The government has identified the paving of BR-163 as part of an overall plan to stimulate Brazilian exports.
A consortium of companies, including oil giant Petrobras and multinational grain broker Cargill, are so convinced the road will generate growth and profit that they are discussing plans to pay for the development of BR-163 out of their own pockets.
Jose Luiz Glaser, Cargill’s director of soy in Brazil, said improving the BR-163 has been in the government’s development plans for many years but so far, no improvements have taken place.
“It is a project that will happen, but I think it will take three to six years,” said Glaser, whose company is conducting its own viability study on improving the road.
In April, Cargill opened a $20 million soy export terminal in Santarem with a capacity to move 800,000 tonnes of soy a year, most of which the company expects to come from Brazil’s centre-west soy growing region, via BR-163.
Soy is the country’s top farm export and should account for 10 percent of trade revenues in 2003. Brazil was the world’s second largest soy producer, accounting for 25 percent of global production.
Only the United States produced more soy in 2003, but if Brazil’s current growth rates continue, it should overtake the U.S. as the top soy producer in the next five to seven years.
Agriculture is one of the main engines of the Brazilian economy and, in future, most of the growth in the sector will come from the underdeveloped centre-west savanna and other equatorial regions in the north and northeast.
Despite advantages such as seemingly endless, cheap, arable land and abundant water, Brazil’s fertile centre-west savanna lacks a dependable transportation system.
Its highways are insufficient, it lacks integrated railways and it has no river barge systems like the U.S. and Europe.
“This road will be the spine of agricultural and economic development from the centre-west to the free trade zone in Manaus (upriver on the Amazon),” said Dilceu Dal’Basco, state representative in Mato Grosso, Brazil’s top soy state.
If the highway is developed, freight costs from central Mato Grosso to Rotterdam would fall 20 percent, according to transportation ministry data.
“Agriculture would not be the only area to benefit,” said Jony Lopes, co-ordinator of planning at the transportation ministry’s infrastructure department.
He said goods coming from the free trade zone in Manaus would halve travel time to the main markets in the south of Brazil and cut freight costs by 30 percent.
Amazon exposed
Deforestation of the Amazon, home to up to 30 percent of the planet’s animal and plant species, jumped an alarming 40 percent last year, the Brazilian environmental ministry said recently.
Even talk of paving the road, which often has potholes big enough to swallow cars, undermines the forest’s survival.
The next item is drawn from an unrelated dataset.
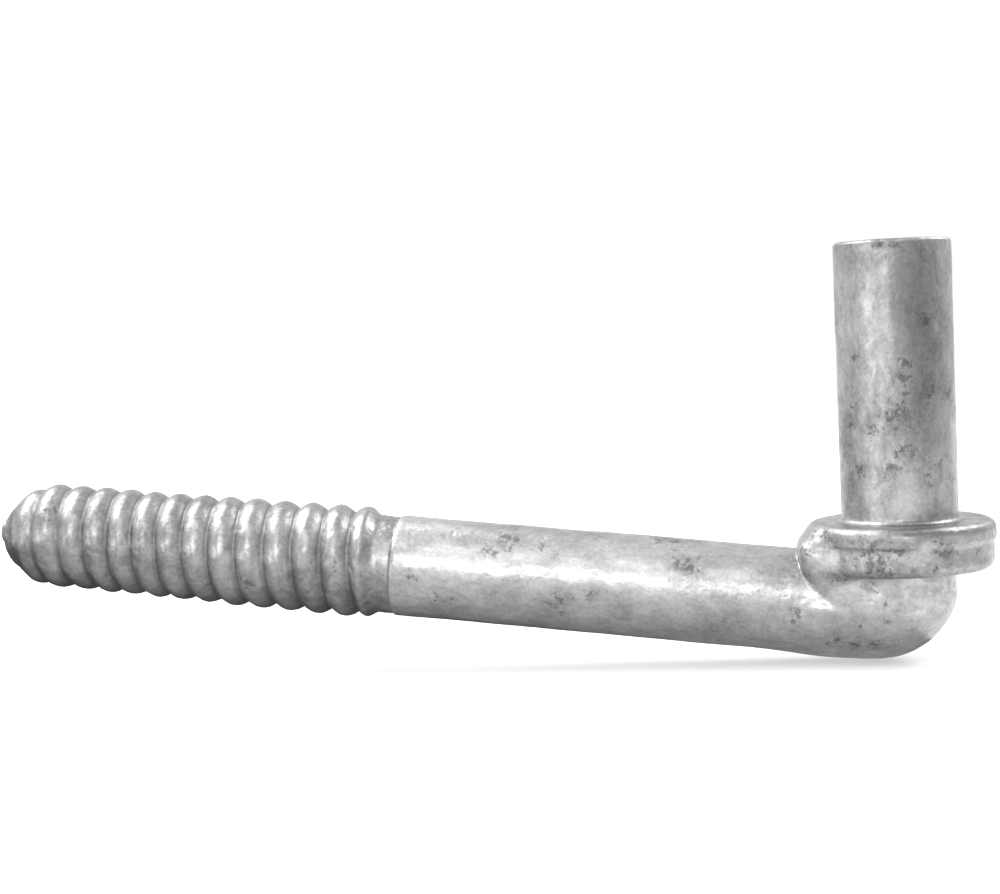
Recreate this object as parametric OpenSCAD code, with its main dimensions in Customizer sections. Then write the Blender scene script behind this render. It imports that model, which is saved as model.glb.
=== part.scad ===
// Lag screw hinge: a hot forged, galvanised pintle that screws into a timber post.
// Millimetres. The origin is where the axis of the upright pin meets the top of the collar.
// +Z runs up the pin, and the shank leaves the elbow along -X, a few degrees above the level.

/* [Gate pin] */
// Diameter of the upright pin that a gate eye turns on
pin_d = 15.9; // [12:0.1:25]
// Height of the pin above the collar
pin_h = 38.6; // [25:0.1:80]
// Radius of the rounded edge round the top of the pin
pin_edge = 0.6; // [0.3:0.1:2.5]

/* [Collar] */
// Diameter of the collar that the gate eye rests on
collar_d = 25.8; // [24:0.1:34]
// Thickness of the collar
collar_t = 6.7; // [5:0.1:9]
// Radius of the rounded edges of the collar
collar_edge = 1.3; // [0.4:0.1:1.8]
// How far the upper part of the rim stands out, from the larger upper die
die_step = 0.25; // [0.1:0.05:0.8]
// Height of the upper part of the rim
upper_rim_h = 2.7; // [2:0.1:3.2]

/* [Elbow and shank] */
// Diameter of the upright stub under the collar, and of the bend
stub_d = 15; // [13:0.1:15.6]
// Radius of the bend, along the middle of the bar
bend_r = 2.5; // [1:0.1:4]
// Length over which the bar narrows from the bend to the plain shank
bend_fade = 12; // [4:0.5:30]
// Diameter of the plain shank
shank_d = 14.5; // [12:0.1:14.8]
// Length of the plain shank, from the pin axis to the start of the thread
shank_l = 71.8; // [45:0.1:140]
// Depth of the shank axis under the top of the collar, at the pin axis
shank_drop = 12.6; // [11:0.1:16]
// Angle of the shank above a right angle to the pin
shank_rise = 6.3; // [0:0.1:10]
// Chamfer on the end of the plain shank, where the thread runs out
shank_chamfer = 0.4; // [0.2:0.1:1]

/* [Inner shoulder] */
// Reach of the inner shoulder from the pin axis, round the rim of the collar
shoulder_reach = 14.5; // [12:0.1:17]
// Width of the inner shoulder across the shank
shoulder_w = 18.2; // [15:0.1:24]
// Width of the inner shoulder at its foot, inside the shank
shoulder_foot_w = 13.6; // [11:0.1:14.2]
// Depth of the top of the shoulder under the top of the collar
shoulder_top = 0.9; // [0.5:0.1:3]
// Height of the shoulder
shoulder_h = 13.1; // [10:0.1:14]
// Radius of the rounded top of the shoulder
shoulder_edge = 4; // [2:0.1:6]

/* [Lag thread] */
// Length of the threaded end, the blunt tip included
thread_l = 60.8; // [35:0.1:120]
// Diameter over the crests next to the shank
thread_d = 16.3; // [14.4:0.1:22]
// Diameter over the crests at the tip
thread_tip_d = 15; // [12:0.1:20]
// Distance from one turn to the next
thread_pitch = 3.96; // [3:0.01:7]
// Depth of the grooves next to the shank
thread_depth = 1.15; // [0.5:0.05:2]
// Depth of the grooves at the tip
thread_tip_depth = 0.6; // [0.3:0.05:1.5]
// Length of the run-out, over which the first turn rises out of its groove
runout_l = 4.4; // [2:0.1:8]
// Length of the rounded tip
tip_l = 8; // [3:0.1:12]
// Diameter of the small flat left on the tip
tip_flat_d = 2.4; // [1:0.1:6]

/* [Hidden] */
$fn = 72;
turn_sides = 24;       // sides of the thread round its axis
turn_rings = 8;        // rings of the thread along each turn
pin_r = pin_d / 2;
collar_r = collar_d / 2;
lower_rim_r = collar_r - die_step;
stub_r = stub_d / 2;
shank_r = shank_d / 2;
relief_r = (thread_d - thread_depth) / 2 - thread_depth / 2;
shoulder_r = shoulder_w / 2;
shoulder_foot_r = shoulder_foot_w / 2;
shoulder_x = shoulder_r - shoulder_reach;
bend_turn = 90 + shank_rise;
bend_reach = bend_r * tan(bend_turn / 2);
bend_z = bend_reach - shank_drop;
ring_count = ceil(thread_l / thread_pitch * turn_rings);

// A value of 0 below a, 1 above b and an even slope between them, with soft ends
function ease(x, a, b) = let (t = min(1, max(0, (x - a) / (b - a)))) t * t * (3 - 2 * t);
function mix(a, b, t) = a + (b - a) * t;

// Height of the rolled crest at a given turn count: a round arch with a sharp valley
function crest(turn) = abs(cos(180 * turn));

// Radius of the thread at distance u from the shank and angle a about the axis
function thread_r(u, a) =
    let (
        t = u / thread_l,
        outer = mix(thread_d, thread_tip_d, t) / 2,
        depth = mix(thread_depth, thread_tip_depth, t),
        turn = (u - runout_l) / thread_pitch + a / 360 - 0.5,
        rise = ease(u, 0, runout_l),
        threaded = outer - depth * (1 - crest(turn)),
        body = mix(relief_r, threaded, rise),
        left = min(1, max(0, (thread_l - u) / tip_l)),
        dome = sqrt(max(0, 1 - pow(1 - left, 2)))
    )
    mix(tip_flat_d / 2, body, dome);

function thread_ring(u) = [
    for (j = [0 : turn_sides - 1])
        let (a = 360 * j / turn_sides, r = thread_r(u, a)) [-u, r * cos(a), r * sin(a)]
];

// Quarter of a circle, the rounded edge of a turned profile
module round_edge(r) {
    intersection() {
        circle(r);
        square(r);
    }
}

// The pin and everything below it turn a profile about Z, so their walls are true cylinders
module pin_profile() {
    square([pin_r, pin_h - pin_edge]);
    square([pin_r - pin_edge, pin_h]);
    translate([pin_r - pin_edge, pin_h - pin_edge]) round_edge(pin_edge);
}

module gate_pin() {
    color("silver") rotate_extrude() pin_profile();
}

// The upper part of the rim stands out a little over the lower part
module collar_profile() {
    translate([0, -collar_t]) square([lower_rim_r - collar_edge, collar_t]);
    translate([0, collar_edge - collar_t])
        square([lower_rim_r, collar_t - collar_edge - upper_rim_h]);
    translate([lower_rim_r - collar_edge, collar_edge - collar_t])
        mirror([0, 1]) round_edge(collar_edge);
    translate([0, -upper_rim_h]) square([collar_r, upper_rim_h - collar_edge]);
    translate([0, -collar_edge]) square([collar_r - collar_edge, collar_edge]);
    translate([collar_r - collar_edge, -collar_edge]) round_edge(collar_edge);
}

module collar() {
    color("gainsboro") rotate_extrude() collar_profile();
}

module stub() {
    translate([0, 0, bend_z]) cylinder(h = -collar_t - bend_z, r = stub_r);
}

// The outside of the bend. The bend is tighter than the bar is thick, so its inside
// lies within the bar, and only the part of the section beyond the bend's axis turns.
module bend() {
    translate([-bend_r, 0, bend_z]) rotate([-90, 0, 0]) rotate_extrude(angle = bend_turn)
        intersection() {
            translate([bend_r, 0]) circle(stub_r);
            translate([0, -stub_r]) square([bend_r + stub_r, 2 * stub_r]);
        }
}

module along_shank() {
    translate([0, 0, -shank_drop]) rotate([0, shank_rise, 0]) children();
}

module plain_shank() {
    along_shank() rotate([0, -90, 0]) {
        translate([0, 0, bend_reach]) cylinder(h = bend_fade, r1 = stub_r, r2 = shank_r);
        translate([0, 0, bend_reach + bend_fade])
            cylinder(h = shank_l - shank_chamfer - bend_reach - bend_fade, r = shank_r);
        translate([0, 0, shank_l - shank_chamfer])
            cylinder(h = shank_chamfer, r1 = shank_r, r2 = shank_r - shank_chamfer);
    }
}

// Metal gathered in the corner of the bend, which the sharp inner crease runs round.
// It narrows downwards into the shank, and its round top laps over the rim of the collar.
module inner_shoulder() {
    translate([shoulder_x, 0, -shoulder_top]) rotate_extrude() {
        translate([shoulder_r - shoulder_edge, -shoulder_edge]) round_edge(shoulder_edge);
        translate([0, -shoulder_edge]) square([shoulder_r - shoulder_edge, shoulder_edge]);
        polygon([
            [0, -shoulder_h],
            [shoulder_foot_r, -shoulder_h],
            [shoulder_r, -shoulder_edge],
            [0, -shoulder_edge]
        ]);
    }
}

module shank_elbow() {
    color("darkgray") difference() {
        union() {
            stub();
            bend();
            plain_shank();
            inner_shoulder();
        }
        collar();
    }
}

module lag_thread() {
    rings = [for (i = [0 : ring_count]) thread_ring(thread_l * i / ring_count)];
    points = [for (ring = rings) each ring];
    walls = [
        for (i = [0 : ring_count - 1], j = [0 : turn_sides - 1])
            let (
                k = (j + 1) % turn_sides,
                a = i * turn_sides + j,
                b = i * turn_sides + k,
                c = b + turn_sides,
                d = a + turn_sides
            )
            each [[a, b, d], [b, c, d]]
    ];
    near_end = [for (j = [0 : turn_sides - 1]) turn_sides - 1 - j];
    far_end = [for (j = [0 : turn_sides - 1]) ring_count * turn_sides + j];
    color("lightgray") along_shank() translate([-shank_l, 0, 0])
        polyhedron(points, concat(walls, [near_end, far_end]));
}

lag_thread();
shank_elbow();
collar();
gate_pin();
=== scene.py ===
# %% [markdown]
# # Lag screw hinge
# The object is the fixed half of a gate hinge, a pintle: one steel bar, forged hot and dipped in
# molten zinc. Its four members are an upright pin, a round collar, a bent shank and a lag thread.
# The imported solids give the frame, and each visible piece is built in that same frame.

# %% Load the frame
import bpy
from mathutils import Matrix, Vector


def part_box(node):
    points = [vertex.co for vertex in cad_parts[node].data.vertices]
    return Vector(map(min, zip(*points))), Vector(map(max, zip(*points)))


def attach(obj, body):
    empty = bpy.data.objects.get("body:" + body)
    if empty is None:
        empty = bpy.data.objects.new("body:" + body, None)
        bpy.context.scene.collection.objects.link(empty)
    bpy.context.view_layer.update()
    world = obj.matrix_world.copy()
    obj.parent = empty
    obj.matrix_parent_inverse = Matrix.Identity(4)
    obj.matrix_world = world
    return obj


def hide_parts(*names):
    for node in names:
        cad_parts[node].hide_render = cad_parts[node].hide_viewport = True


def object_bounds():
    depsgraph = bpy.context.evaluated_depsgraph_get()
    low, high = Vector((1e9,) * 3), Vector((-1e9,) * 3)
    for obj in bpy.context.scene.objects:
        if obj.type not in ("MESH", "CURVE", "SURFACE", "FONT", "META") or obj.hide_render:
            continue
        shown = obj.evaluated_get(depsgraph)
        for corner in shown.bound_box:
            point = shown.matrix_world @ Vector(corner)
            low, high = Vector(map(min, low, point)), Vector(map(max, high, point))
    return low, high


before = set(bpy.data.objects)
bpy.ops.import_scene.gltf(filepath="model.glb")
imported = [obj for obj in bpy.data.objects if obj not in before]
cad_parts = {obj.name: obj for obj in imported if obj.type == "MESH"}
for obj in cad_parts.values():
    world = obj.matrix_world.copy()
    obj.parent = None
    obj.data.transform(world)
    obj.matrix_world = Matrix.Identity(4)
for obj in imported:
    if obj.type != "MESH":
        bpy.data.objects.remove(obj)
cad_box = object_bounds()
print("CAD box in metres:", cad_box)

# %% Libraries and units
import math
import bmesh
import bpy
import numpy as np
from mathutils import Matrix, Vector

MM = 0.001
TINY = 1e-6
scene = bpy.context.scene


def node_size(node):
    """Width, depth and height of a CAD node in millimetres."""
    low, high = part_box(node)
    return [(b - a) / MM for a, b in zip(low, high)]


# %% [markdown]
# ## The camera
# The photograph was taken from close by, square on to the middle of the hinge.
# A short distance makes the near parts large, so the distance matters as much as the angle.
# The camera is turned to a target by azimuth and elevation, then rolled a little,
# and its lens follows from the picture's width in pixels.

# %% Camera
PICTURE_W = 1000
SENSOR_W = 36.0
FOCAL_PX = 1758.0
CAMERA_TARGET = Vector((-55.6, 0.0, 11.9)) * MM
CAMERA_DISTANCE = 251.7 * MM
CAMERA_AZIMUTH = math.radians(9.2)
CAMERA_ELEVATION = math.radians(3.8)
CAMERA_ROLL = math.radians(-2.6)
CLIP_START = 10 * MM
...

“Just the possibility of the work spurs many of the poor to move onto the land along the road with the dream of being a soy farmer,” said Roberto Smeraldi, who heads a group of international experts charged with advising Brazil and rich countries that fund Amazon conservation efforts.
Historically, when Brazil has faced the complex problem of creating economic growth to alleviate poverty while respecting the environment, the Amazon has remained an afterthought to the national agenda, said Violeta Loureiro, professor of sociology at the Federal University of Para.
“Soy is just another bulk commodity export,” she said. “This is our history – exporting primary products like rubber, coffee and sugar that offer unreliable returns. Why not explore the medium-term potential in the region’s rich biodiversity?
“The problem, which is not going away soon, is Brazil lacks the resources – the fiscal budget – to develop and protect these assets,” Loureiro said.